When I was ten, our class would play various sports for physical education. One of which was football (soccer for the Americans) and that ball belonged to me. I wish I could say that meant I was a champion who dribbled it down the field and scored the final point of the game but that would be bull. No, I was without strategy. My only aim was to get in where the ball was and get it away from the opposing team, even if I had no idea what to do with it next. Yeah, I’ve never been good at team sports (the whole coordination and verbal communication thing) but I wanted to look like – and more so feel like – I was doing something.
There were many times I groaned over why I had to do sports at school. Apart from the obvious physical health part, I had no sporty ambitions. How was this meant to relate to me later in life? Well, I found the answer. Participating in sports makes me anxious and the cruddy thing is many awkward and uncomfortable situations in life will as well. Groan.

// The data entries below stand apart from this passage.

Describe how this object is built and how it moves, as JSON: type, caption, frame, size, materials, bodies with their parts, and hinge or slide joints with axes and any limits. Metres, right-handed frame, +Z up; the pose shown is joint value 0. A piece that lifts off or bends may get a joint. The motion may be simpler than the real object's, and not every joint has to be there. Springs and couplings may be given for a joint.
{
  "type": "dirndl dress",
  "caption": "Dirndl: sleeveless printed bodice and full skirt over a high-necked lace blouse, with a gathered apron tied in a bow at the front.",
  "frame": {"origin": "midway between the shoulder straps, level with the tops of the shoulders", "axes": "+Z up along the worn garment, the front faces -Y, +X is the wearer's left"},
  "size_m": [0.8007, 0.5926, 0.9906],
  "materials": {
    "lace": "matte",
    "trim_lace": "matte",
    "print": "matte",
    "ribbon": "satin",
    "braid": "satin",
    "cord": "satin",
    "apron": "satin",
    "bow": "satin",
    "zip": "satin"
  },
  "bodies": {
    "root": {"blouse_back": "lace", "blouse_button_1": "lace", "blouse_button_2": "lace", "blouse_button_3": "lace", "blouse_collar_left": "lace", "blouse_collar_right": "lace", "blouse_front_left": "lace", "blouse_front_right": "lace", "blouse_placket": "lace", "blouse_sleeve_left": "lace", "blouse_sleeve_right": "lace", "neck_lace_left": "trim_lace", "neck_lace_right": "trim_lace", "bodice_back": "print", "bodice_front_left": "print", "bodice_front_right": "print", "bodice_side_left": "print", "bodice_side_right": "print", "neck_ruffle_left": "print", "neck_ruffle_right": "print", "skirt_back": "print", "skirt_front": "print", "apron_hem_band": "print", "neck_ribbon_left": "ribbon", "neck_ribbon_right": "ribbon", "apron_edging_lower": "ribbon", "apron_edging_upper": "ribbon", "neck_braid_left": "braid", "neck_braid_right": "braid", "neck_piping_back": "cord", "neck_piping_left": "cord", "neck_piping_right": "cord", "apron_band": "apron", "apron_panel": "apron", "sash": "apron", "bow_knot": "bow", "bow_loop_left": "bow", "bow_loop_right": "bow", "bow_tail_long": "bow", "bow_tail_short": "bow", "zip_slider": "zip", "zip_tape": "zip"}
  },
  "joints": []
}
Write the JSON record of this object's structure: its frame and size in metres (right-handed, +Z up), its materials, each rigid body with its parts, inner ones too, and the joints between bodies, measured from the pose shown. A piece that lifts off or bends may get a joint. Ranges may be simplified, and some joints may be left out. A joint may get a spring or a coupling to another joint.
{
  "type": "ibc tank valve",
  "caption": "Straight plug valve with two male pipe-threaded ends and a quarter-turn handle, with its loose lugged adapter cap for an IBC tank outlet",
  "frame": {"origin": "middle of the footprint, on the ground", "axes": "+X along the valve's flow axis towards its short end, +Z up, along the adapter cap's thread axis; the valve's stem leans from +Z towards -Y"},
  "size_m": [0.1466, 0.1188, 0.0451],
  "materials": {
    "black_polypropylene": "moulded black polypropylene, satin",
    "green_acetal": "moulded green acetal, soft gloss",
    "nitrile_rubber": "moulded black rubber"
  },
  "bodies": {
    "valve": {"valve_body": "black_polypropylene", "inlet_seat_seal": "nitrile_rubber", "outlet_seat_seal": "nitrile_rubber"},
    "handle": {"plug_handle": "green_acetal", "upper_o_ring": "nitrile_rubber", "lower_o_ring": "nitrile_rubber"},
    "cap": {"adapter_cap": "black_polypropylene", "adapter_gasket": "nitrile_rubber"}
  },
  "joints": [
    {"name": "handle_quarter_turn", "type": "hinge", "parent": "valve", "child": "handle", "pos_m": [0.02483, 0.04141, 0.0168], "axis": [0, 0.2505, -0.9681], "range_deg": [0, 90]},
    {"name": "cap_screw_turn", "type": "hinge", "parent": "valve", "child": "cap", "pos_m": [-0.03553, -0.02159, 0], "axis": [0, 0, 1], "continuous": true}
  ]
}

Trying is not easy. Sometimes I think a pluck of courage is just insanity. Running was something I could do in school and for fitness we had to run the length of the gym as many times as we could manage and then stop and take our heart rate. I was the second to last person to stop running and that was because my shoe was beginning to come off. Such excellent stamina! No, I was just crazy.

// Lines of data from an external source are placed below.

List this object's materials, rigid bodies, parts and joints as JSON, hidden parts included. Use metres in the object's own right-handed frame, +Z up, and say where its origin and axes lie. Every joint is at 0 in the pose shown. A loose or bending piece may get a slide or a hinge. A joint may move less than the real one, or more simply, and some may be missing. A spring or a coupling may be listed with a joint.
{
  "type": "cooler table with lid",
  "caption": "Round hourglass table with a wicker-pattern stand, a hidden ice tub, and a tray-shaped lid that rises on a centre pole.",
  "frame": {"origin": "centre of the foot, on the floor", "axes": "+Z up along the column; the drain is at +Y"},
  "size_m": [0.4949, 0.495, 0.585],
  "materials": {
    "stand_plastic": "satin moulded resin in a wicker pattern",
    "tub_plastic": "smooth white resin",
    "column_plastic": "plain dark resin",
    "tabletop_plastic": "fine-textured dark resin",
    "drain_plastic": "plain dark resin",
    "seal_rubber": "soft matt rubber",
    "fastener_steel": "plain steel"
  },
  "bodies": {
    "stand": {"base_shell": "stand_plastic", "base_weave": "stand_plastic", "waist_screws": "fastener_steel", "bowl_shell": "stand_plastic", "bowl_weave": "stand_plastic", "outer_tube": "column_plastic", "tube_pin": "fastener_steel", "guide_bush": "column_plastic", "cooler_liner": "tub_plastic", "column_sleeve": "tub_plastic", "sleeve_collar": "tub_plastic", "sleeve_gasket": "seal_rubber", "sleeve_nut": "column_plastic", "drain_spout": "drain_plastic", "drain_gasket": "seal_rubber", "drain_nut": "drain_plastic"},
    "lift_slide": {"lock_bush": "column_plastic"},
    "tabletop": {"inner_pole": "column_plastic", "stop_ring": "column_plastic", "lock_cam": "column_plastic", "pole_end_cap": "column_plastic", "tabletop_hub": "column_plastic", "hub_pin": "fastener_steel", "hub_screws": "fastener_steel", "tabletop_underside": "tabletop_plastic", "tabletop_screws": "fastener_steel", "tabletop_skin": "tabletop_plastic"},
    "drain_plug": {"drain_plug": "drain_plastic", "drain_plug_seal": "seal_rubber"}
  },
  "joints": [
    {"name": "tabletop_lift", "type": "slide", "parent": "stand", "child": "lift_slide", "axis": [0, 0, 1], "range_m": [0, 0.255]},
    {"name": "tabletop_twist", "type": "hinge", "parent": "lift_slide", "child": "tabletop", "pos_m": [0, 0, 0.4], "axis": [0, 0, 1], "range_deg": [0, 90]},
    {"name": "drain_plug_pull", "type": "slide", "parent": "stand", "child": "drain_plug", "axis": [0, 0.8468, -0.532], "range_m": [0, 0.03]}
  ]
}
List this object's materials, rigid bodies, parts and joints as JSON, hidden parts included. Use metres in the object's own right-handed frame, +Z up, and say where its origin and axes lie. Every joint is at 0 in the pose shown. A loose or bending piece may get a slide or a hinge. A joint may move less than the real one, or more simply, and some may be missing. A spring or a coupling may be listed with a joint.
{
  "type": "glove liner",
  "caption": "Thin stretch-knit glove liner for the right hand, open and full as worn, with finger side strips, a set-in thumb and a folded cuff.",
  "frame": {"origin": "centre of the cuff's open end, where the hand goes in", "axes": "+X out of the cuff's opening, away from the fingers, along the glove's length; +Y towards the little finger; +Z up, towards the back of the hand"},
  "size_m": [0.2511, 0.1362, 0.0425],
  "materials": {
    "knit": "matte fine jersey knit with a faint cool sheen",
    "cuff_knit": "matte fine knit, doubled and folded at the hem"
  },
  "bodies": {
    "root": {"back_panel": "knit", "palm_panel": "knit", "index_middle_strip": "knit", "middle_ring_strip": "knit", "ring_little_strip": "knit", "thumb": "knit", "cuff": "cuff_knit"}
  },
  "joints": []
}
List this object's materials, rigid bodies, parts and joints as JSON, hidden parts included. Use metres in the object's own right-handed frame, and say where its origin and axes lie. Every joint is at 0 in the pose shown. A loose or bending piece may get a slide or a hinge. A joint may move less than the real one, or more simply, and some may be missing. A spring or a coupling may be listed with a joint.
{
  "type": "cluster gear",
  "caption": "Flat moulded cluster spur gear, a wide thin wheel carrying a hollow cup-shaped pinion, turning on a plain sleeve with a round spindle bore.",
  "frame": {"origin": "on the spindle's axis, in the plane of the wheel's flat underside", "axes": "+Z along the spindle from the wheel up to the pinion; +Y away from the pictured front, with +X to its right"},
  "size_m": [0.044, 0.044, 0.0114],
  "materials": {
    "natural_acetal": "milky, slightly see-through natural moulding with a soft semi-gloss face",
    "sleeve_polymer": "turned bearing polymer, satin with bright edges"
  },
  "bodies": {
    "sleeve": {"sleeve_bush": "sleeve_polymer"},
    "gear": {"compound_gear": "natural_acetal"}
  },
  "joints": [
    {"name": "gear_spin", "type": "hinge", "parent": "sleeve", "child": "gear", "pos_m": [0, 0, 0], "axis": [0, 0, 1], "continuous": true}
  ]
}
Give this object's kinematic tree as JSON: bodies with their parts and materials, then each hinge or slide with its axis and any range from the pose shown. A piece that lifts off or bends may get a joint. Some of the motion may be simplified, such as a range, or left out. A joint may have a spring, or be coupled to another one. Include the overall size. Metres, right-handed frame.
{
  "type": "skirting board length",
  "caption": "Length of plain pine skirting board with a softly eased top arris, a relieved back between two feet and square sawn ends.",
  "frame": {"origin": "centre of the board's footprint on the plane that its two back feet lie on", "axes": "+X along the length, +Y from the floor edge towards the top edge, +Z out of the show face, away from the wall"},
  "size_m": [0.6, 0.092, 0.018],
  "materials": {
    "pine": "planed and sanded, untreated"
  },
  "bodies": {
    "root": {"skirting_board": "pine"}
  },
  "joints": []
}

One of my more interesting P.E. lessons was boxing. Oh yeah, I signed up for that. It wasn’t even mandatory. To prep, there were extensive push-ups and jump roping. I remember the teacher looking at my scrawny self as though to say, ‘Why bother?’ but I put all my lightweight into it. I was persistent.
When it came to the actual boxing, everyone was in girl-girl/guy-guy pairs, except me and another guy in the class. We began, my “sporting mode” (hesitant, day dreaming sludge mode) sprang into action and I ended up winded. Sure, there is a good chance the same would have happened if I hadn’t done such a half-arsed job (okay, 100%) but at least I would have gone for it instead of giving up in my mind.
I still hate sports and trying certain new things freaks me out. I’m the writer who quit journalism classes twice because the idea of interviewing people face-to-face freaked me out. Also, it was restricting and bored me…but that’s just me making excuses.
In the realm of writing, the idea that you can just be holed up in the dark doesn’t quite ring fact. It can be awkward and intimidating to step out of your comfort zone but being persistent and taking a shot can be exhilarating, whether you are triumphant every time or not.